Solana Phantom Hackers Lure Users By Sending Fake Security Updates


The hackers seem to be targeting Solana forever. Unknown hackers have been distributing non-fungible tokens (NFTs) to Solana crypto users over the past two weeks while disguising them as a new Phantom wallet security update. However, NFTs are actually malware intended to steal users’ money.

According to BleepingComputer, hackers use NFTS called “PHANTOMUPDATE.COM” or “UPDATEPHANTOM.COM” and impersonate members of the Phantom team.

Users are notified when they open the NFT that a new security update for the Phantom Wallet has been released and can be downloaded using the included link or the mentioned website.
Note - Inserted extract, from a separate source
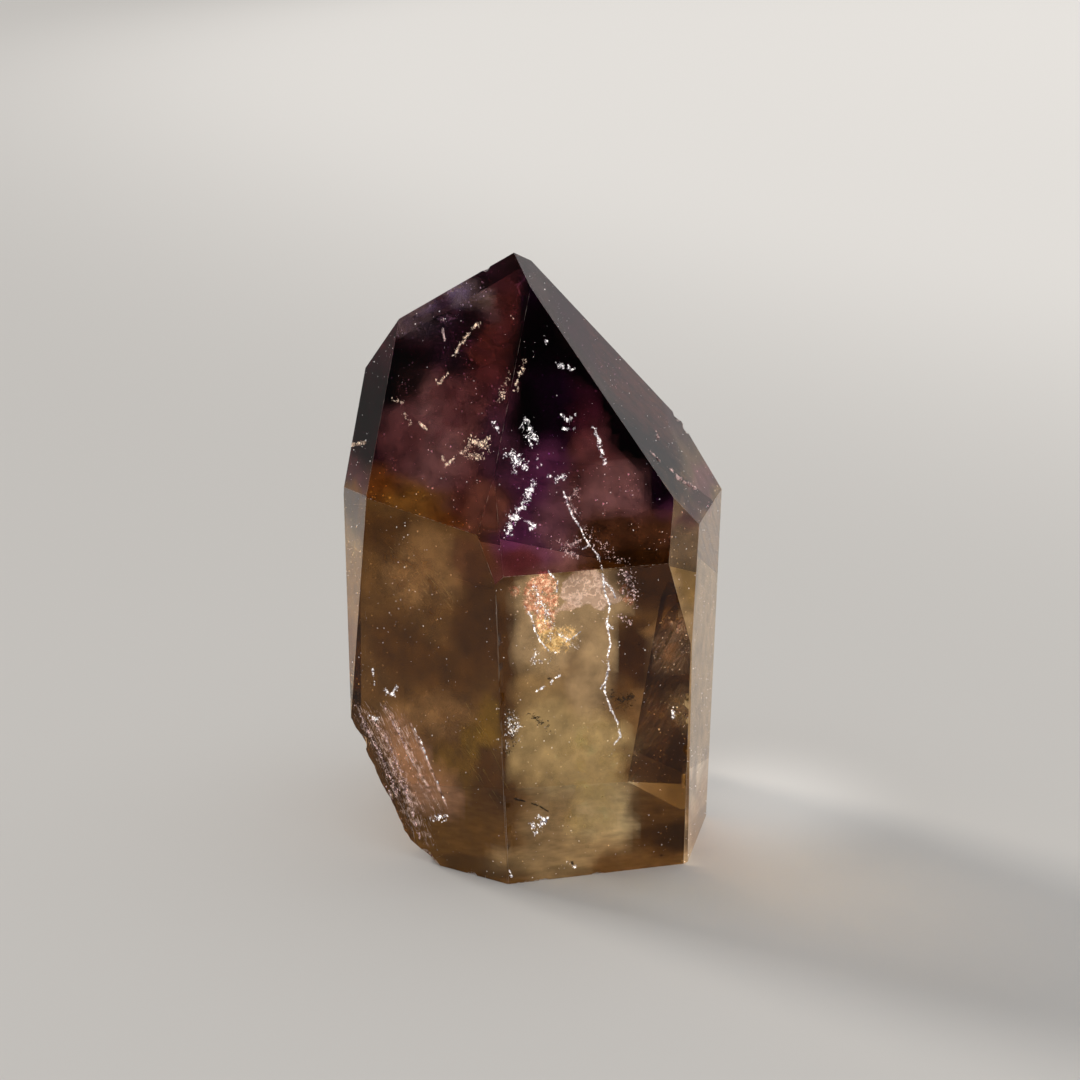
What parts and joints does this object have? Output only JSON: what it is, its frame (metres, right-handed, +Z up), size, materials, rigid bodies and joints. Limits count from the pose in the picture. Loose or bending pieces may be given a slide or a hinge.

The mail emphasizes the urgency, warning that skipping the fake security update “may result in loss of money due to hackers abusing the Solana network.”

Solana Phantom Hackers Lure Users By Sending Fake Security Updates 3

Analysts think it could be linked to the Solana wallet hack

The Solana-based wallet heist, which resulted in nearly $8 million being stolen from 8,000 wallets in August, such as those belonging to Phantom wallet users, is likely what triggered the emergency element. Later, it was discovered that Slope, a Web3 wallet service built in Solana, had security vulnerabilities.

If a victim follows the fake update instructions of Phantom, a malware that attempts to steal browser data, history, cookies, passwords, SSH keys and other user information is downloaded from GitHub.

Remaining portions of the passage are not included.